_Directions for this task_
Give all of the lines again exactly as they read.

_Listed entries_
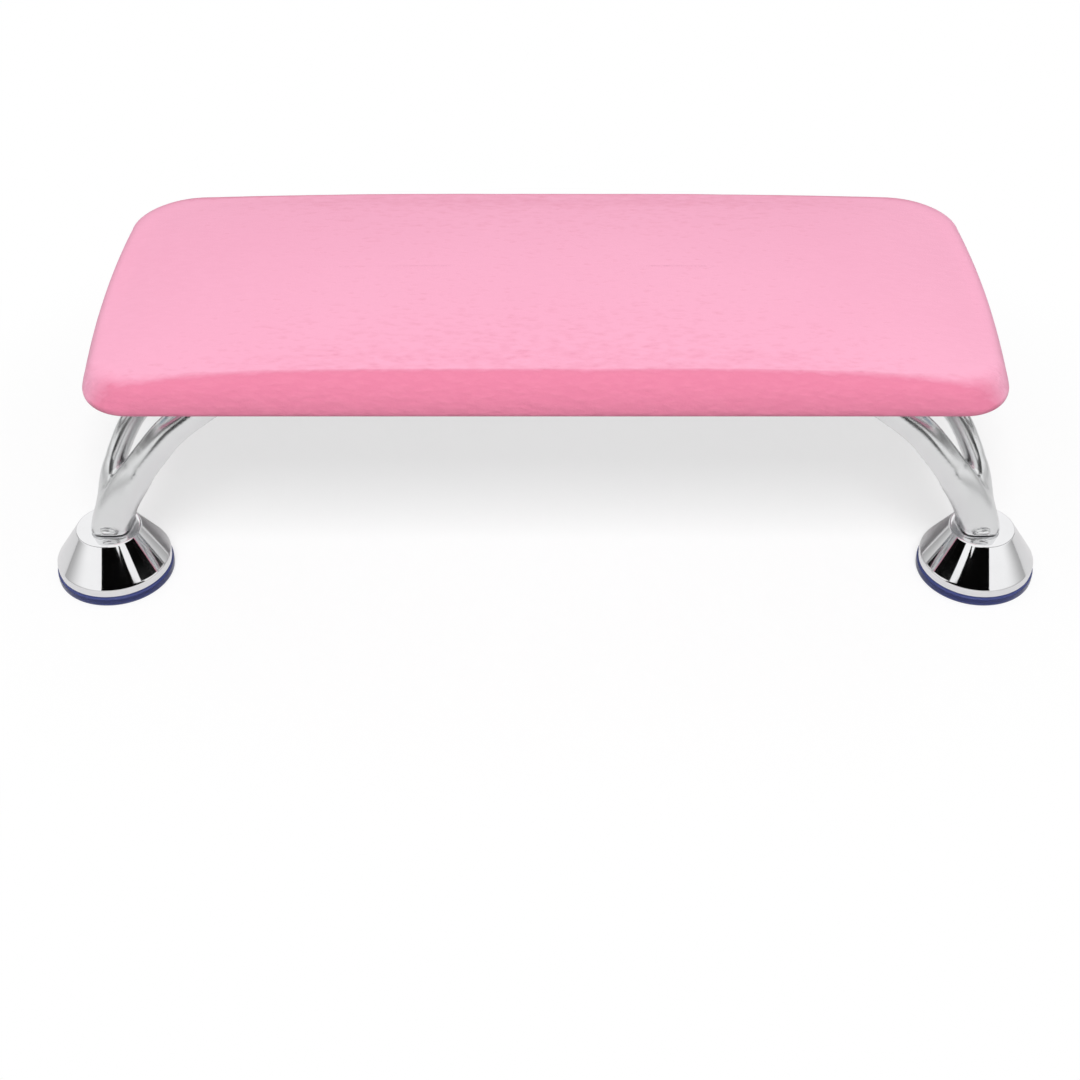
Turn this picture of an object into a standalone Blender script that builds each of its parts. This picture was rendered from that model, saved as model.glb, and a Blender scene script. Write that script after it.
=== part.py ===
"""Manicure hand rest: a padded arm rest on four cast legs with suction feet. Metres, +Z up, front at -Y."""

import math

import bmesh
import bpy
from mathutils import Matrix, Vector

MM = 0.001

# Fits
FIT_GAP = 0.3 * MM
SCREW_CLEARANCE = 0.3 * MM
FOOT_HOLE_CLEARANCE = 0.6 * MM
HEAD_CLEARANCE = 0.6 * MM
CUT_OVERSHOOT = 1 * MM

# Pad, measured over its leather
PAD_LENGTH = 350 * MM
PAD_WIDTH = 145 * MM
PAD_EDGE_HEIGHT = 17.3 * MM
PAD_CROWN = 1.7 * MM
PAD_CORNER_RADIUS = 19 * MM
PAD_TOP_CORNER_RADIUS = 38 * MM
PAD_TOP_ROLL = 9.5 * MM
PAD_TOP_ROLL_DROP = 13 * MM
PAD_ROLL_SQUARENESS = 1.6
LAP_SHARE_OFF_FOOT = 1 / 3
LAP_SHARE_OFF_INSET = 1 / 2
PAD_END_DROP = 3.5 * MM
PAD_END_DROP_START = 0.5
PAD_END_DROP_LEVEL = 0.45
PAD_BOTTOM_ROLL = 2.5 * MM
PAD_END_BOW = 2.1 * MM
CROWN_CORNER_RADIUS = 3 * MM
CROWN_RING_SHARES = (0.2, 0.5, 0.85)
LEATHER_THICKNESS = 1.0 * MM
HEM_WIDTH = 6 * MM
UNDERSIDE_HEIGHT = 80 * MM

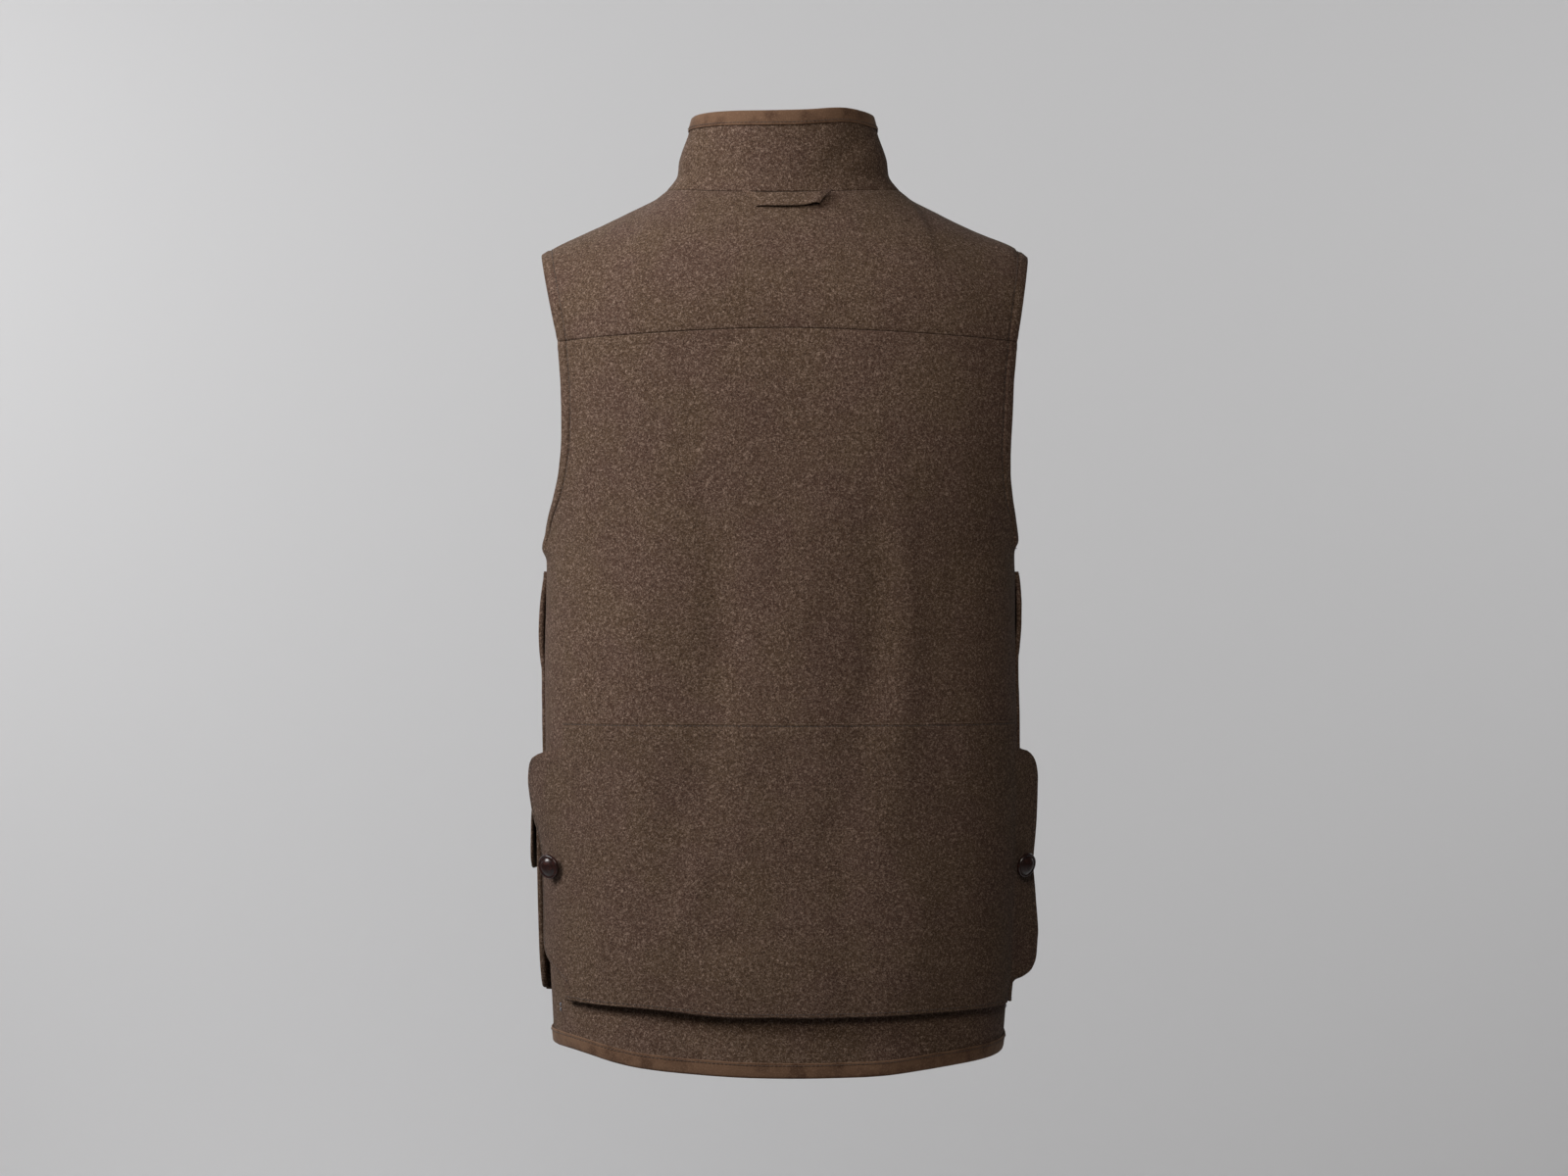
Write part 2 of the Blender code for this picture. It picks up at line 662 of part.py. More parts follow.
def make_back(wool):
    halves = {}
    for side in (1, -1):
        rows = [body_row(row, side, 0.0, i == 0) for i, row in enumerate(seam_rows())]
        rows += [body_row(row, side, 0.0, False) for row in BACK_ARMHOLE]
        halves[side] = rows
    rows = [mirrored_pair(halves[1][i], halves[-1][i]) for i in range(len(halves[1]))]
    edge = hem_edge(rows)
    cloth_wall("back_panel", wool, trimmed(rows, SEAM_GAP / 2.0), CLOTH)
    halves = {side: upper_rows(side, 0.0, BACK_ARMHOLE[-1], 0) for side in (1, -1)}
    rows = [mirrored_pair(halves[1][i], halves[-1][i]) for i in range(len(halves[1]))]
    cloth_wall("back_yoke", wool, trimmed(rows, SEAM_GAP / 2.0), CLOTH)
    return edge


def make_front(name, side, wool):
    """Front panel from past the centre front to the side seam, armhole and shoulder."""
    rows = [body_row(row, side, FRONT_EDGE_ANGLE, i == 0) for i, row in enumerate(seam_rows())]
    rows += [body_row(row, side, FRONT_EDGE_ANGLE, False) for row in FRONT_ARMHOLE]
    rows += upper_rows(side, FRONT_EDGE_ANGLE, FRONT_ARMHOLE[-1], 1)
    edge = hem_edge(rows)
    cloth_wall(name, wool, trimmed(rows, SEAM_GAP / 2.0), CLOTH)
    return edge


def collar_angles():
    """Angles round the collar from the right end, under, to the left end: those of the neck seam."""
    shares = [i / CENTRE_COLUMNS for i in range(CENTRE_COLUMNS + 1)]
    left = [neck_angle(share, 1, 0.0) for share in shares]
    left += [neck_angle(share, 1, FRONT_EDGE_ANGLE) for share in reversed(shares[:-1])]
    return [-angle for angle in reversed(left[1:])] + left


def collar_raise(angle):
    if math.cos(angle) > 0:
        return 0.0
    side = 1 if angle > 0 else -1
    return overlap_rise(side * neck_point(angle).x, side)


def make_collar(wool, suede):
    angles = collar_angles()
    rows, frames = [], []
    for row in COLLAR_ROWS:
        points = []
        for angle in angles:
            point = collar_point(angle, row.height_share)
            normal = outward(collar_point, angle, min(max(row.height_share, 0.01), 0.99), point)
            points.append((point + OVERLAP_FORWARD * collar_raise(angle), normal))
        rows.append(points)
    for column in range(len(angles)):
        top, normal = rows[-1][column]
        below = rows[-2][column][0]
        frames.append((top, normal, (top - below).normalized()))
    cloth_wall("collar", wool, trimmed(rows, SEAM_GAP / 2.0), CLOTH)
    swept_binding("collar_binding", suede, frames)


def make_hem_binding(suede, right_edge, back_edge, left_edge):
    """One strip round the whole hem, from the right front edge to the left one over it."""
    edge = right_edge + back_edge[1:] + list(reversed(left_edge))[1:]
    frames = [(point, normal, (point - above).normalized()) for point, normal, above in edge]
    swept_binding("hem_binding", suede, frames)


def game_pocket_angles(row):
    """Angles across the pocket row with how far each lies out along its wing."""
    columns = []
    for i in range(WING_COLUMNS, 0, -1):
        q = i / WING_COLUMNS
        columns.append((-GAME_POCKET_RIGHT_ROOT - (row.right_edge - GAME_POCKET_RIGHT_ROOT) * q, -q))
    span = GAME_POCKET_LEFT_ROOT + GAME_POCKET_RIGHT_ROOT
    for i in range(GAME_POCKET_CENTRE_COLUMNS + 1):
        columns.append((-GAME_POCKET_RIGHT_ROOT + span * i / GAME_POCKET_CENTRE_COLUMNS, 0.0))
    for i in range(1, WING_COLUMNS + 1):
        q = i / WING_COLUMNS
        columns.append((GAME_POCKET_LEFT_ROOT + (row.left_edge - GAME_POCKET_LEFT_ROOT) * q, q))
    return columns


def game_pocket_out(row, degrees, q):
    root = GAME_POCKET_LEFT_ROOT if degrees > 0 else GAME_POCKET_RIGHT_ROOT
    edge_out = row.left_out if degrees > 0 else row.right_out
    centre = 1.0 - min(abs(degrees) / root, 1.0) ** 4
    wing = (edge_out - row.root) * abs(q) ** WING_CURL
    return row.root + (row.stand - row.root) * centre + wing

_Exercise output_
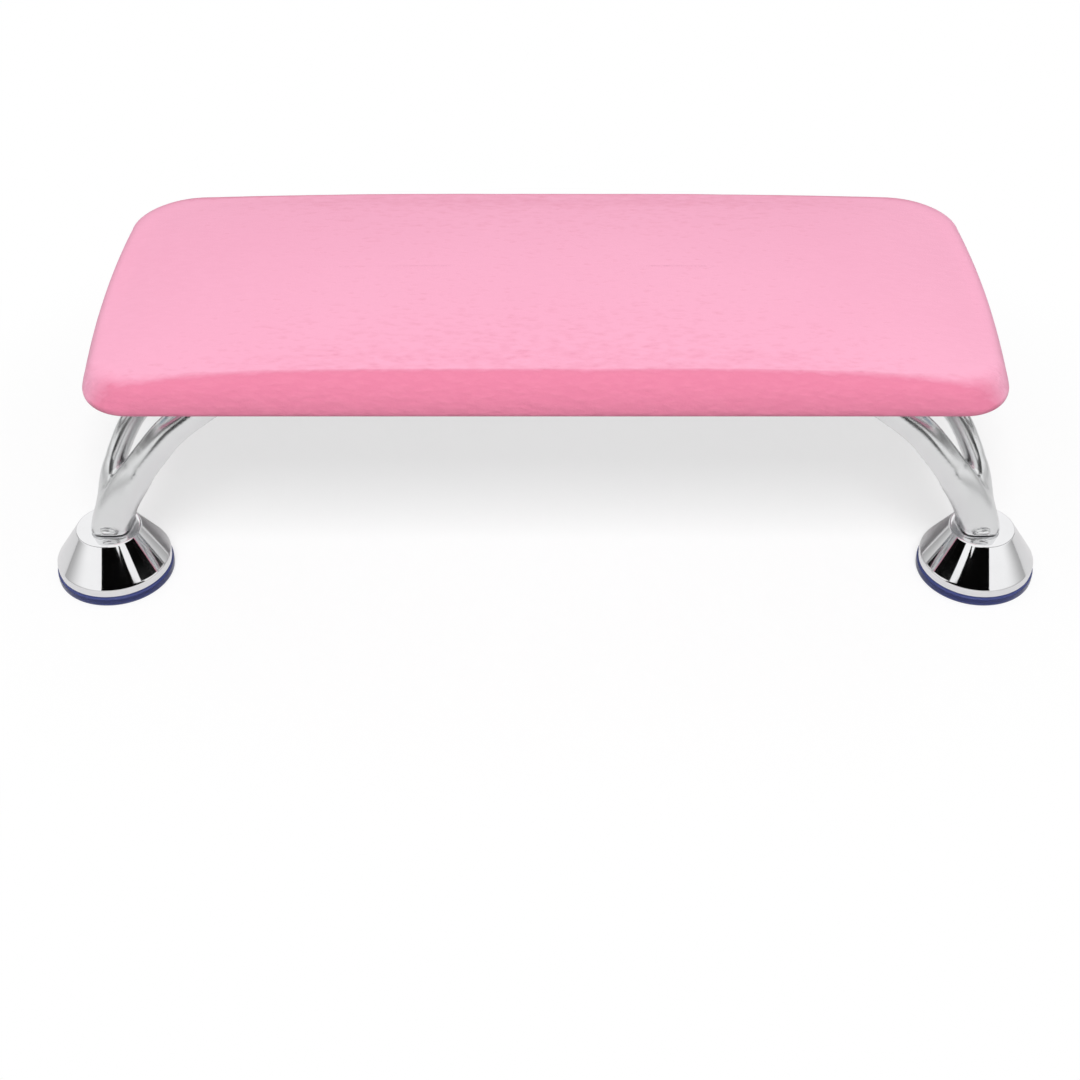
Turn this picture of an object into a standalone Blender script that builds each of its parts. This picture was rendered from that model, saved as model.glb, and a Blender scene script. Write that script after it.
=== part.py ===
"""Manicure hand rest: a padded arm rest on four cast legs with suction feet. Metres, +Z up, front at -Y."""

import math

import bmesh
import bpy
from mathutils import Matrix, Vector

MM = 0.001

# Fits
FIT_GAP = 0.3 * MM
SCREW_CLEARANCE = 0.3 * MM
FOOT_HOLE_CLEARANCE = 0.6 * MM
HEAD_CLEARANCE = 0.6 * MM
CUT_OVERSHOOT = 1 * MM

# Pad, measured over its leather
PAD_LENGTH = 350 * MM
PAD_WIDTH = 145 * MM
PAD_EDGE_HEIGHT = 17.3 * MM
PAD_CROWN = 1.7 * MM
PAD_CORNER_RADIUS = 19 * MM
PAD_TOP_CORNER_RADIUS = 38 * MM
PAD_TOP_ROLL = 9.5 * MM
PAD_TOP_ROLL_DROP = 13 * MM
PAD_ROLL_SQUARENESS = 1.6
LAP_SHARE_OFF_FOOT = 1 / 3
LAP_SHARE_OFF_INSET = 1 / 2
PAD_END_DROP = 3.5 * MM
PAD_END_DROP_START = 0.5
PAD_END_DROP_LEVEL = 0.45
PAD_BOTTOM_ROLL = 2.5 * MM
PAD_END_BOW = 2.1 * MM
CROWN_CORNER_RADIUS = 3 * MM
CROWN_RING_SHARES = (0.2, 0.5, 0.85)
LEATHER_THICKNESS = 1.0 * MM
HEM_WIDTH = 6 * MM
UNDERSIDE_HEIGHT = 80 * MM

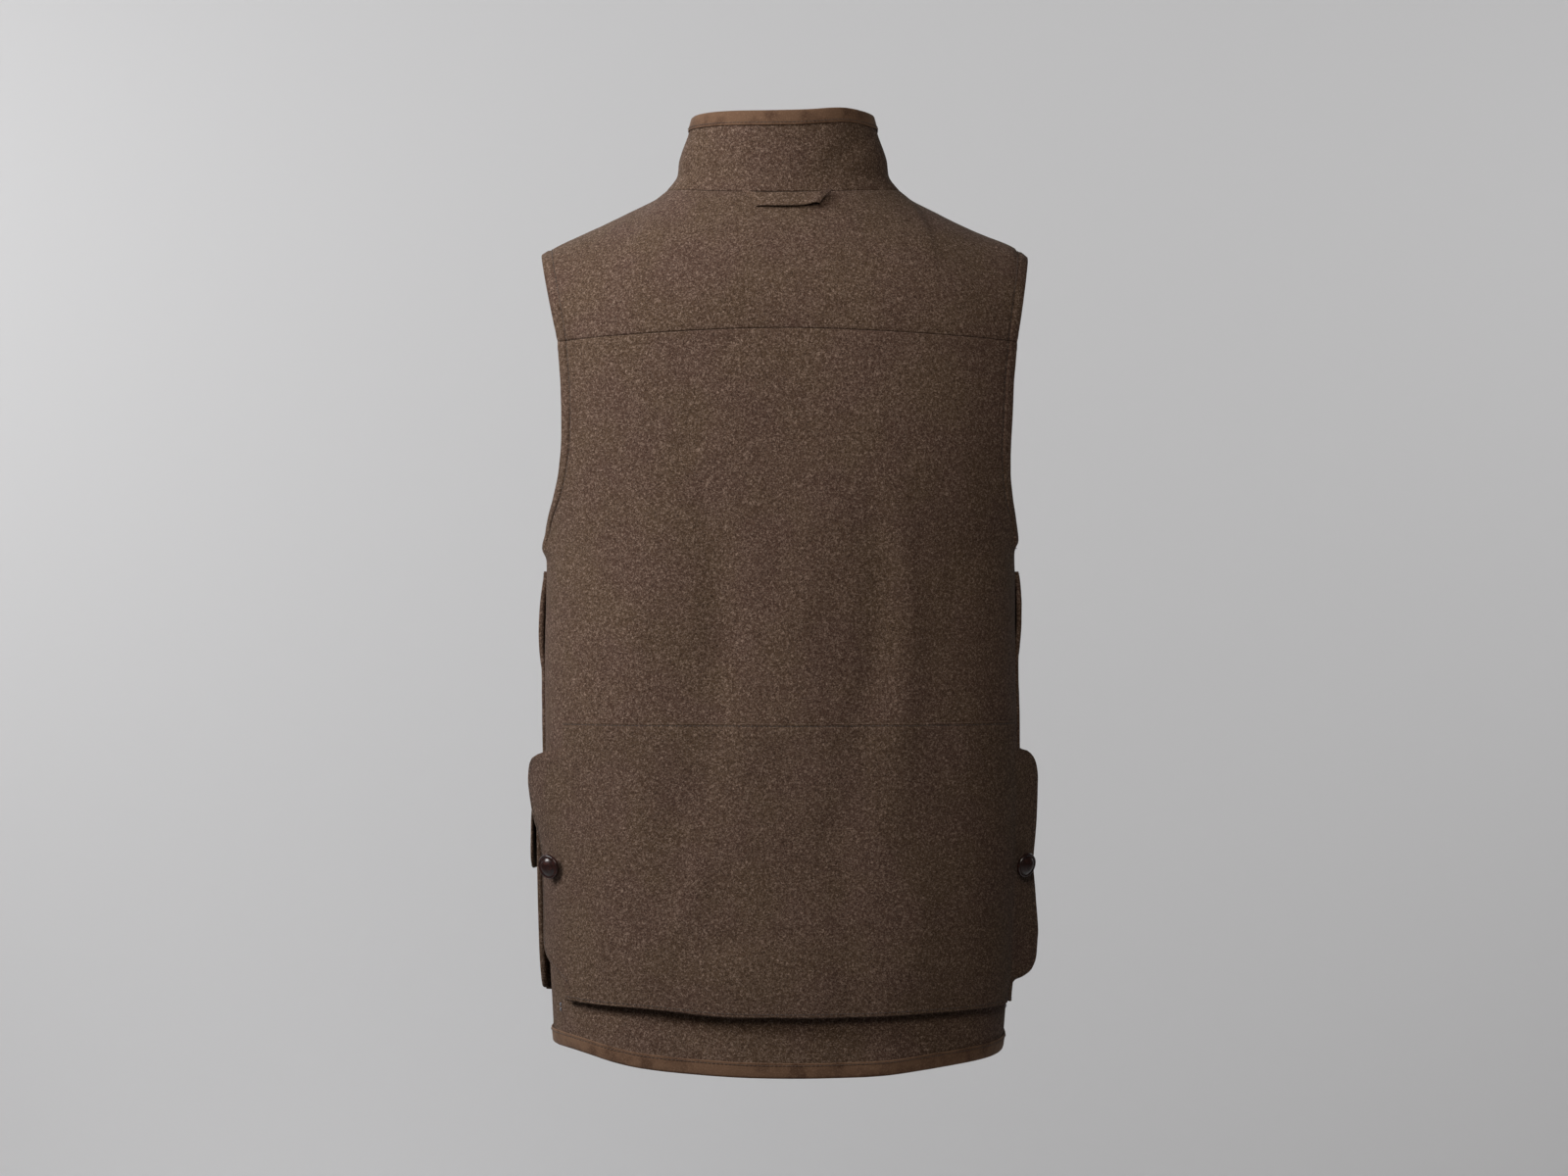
Write part 2 of the Blender code for this picture. It picks up at line 662 of part.py. More parts follow.
def make_back(wool):
    halves = {}
    for side in (1, -1):
        rows = [body_row(row, side, 0.0, i == 0) for i, row in enumerate(seam_rows())]
        rows += [body_row(row, side, 0.0, False) for row in BACK_ARMHOLE]
        halves[side] = rows
    rows = [mirrored_pair(halves[1][i], halves[-1][i]) for i in range(len(halves[1]))]
    edge = hem_edge(rows)
    cloth_wall("back_panel", wool, trimmed(rows, SEAM_GAP / 2.0), CLOTH)
    halves = {side: upper_rows(side, 0.0, BACK_ARMHOLE[-1], 0) for side in (1, -1)}
    rows = [mirrored_pair(halves[1][i], halves[-1][i]) for i in range(len(halves[1]))]
    cloth_wall("back_yoke", wool, trimmed(rows, SEAM_GAP / 2.0), CLOTH)
    return edge


def make_front(name, side, wool):
    """Front panel from past the centre front to the side seam, armhole and shoulder."""
    rows = [body_row(row, side, FRONT_EDGE_ANGLE, i == 0) for i, row in enumerate(seam_rows())]
    rows += [body_row(row, side, FRONT_EDGE_ANGLE, False) for row in FRONT_ARMHOLE]
    rows += upper_rows(side, FRONT_EDGE_ANGLE, FRONT_ARMHOLE[-1], 1)
    edge = hem_edge(rows)
    cloth_wall(name, wool, trimmed(rows, SEAM_GAP / 2.0), CLOTH)
    return edge


def collar_angles():
    """Angles round the collar from the right end, under, to the left end: those of the neck seam."""
    shares = [i / CENTRE_COLUMNS for i in range(CENTRE_COLUMNS + 1)]
    left = [neck_angle(share, 1, 0.0) for share in shares]
    left += [neck_angle(share, 1, FRONT_EDGE_ANGLE) for share in reversed(shares[:-1])]
    return [-angle for angle in reversed(left[1:])] + left


def collar_raise(angle):
    if math.cos(angle) > 0:
        return 0.0
    side = 1 if angle > 0 else -1
    return overlap_rise(side * neck_point(angle).x, side)


def make_collar(wool, suede):
    angles = collar_angles()
    rows, frames = [], []
    for row in COLLAR_ROWS:
        points = []
        for angle in angles:
            point = collar_point(angle, row.height_share)
            normal = outward(collar_point, angle, min(max(row.height_share, 0.01), 0.99), point)
            points.append((point + OVERLAP_FORWARD * collar_raise(angle), normal))
        rows.append(points)
    for column in range(len(angles)):
        top, normal = rows[-1][column]
        below = rows[-2][column][0]
        frames.append((top, normal, (top - below).normalized()))
    cloth_wall("collar", wool, trimmed(rows, SEAM_GAP / 2.0), CLOTH)
    swept_binding("collar_binding", suede, frames)


def make_hem_binding(suede, right_edge, back_edge, left_edge):
    """One strip round the whole hem, from the right front edge to the left one over it."""
    edge = right_edge + back_edge[1:] + list(reversed(left_edge))[1:]
    frames = [(point, normal, (point - above).normalized()) for point, normal, above in edge]
    swept_binding("hem_binding", suede, frames)


def game_pocket_angles(row):
    """Angles across the pocket row with how far each lies out along its wing."""
    columns = []
    for i in range(WING_COLUMNS, 0, -1):
        q = i / WING_COLUMNS
        columns.append((-GAME_POCKET_RIGHT_ROOT - (row.right_edge - GAME_POCKET_RIGHT_ROOT) * q, -q))
    span = GAME_POCKET_LEFT_ROOT + GAME_POCKET_RIGHT_ROOT
    for i in range(GAME_POCKET_CENTRE_COLUMNS + 1):
        columns.append((-GAME_POCKET_RIGHT_ROOT + span * i / GAME_POCKET_CENTRE_COLUMNS, 0.0))
    for i in range(1, WING_COLUMNS + 1):
        q = i / WING_COLUMNS
        columns.append((GAME_POCKET_LEFT_ROOT + (row.left_edge - GAME_POCKET_LEFT_ROOT) * q, q))
    return columns


def game_pocket_out(row, degrees, q):
    root = GAME_POCKET_LEFT_ROOT if degrees > 0 else GAME_POCKET_RIGHT_ROOT
    edge_out = row.left_out if degrees > 0 else row.right_out
    centre = 1.0 - min(abs(degrees) / root, 1.0) ** 4
    wing = (edge_out - row.root) * abs(q) ** WING_CURL
    return row.root + (row.stand - row.root) * centre + wing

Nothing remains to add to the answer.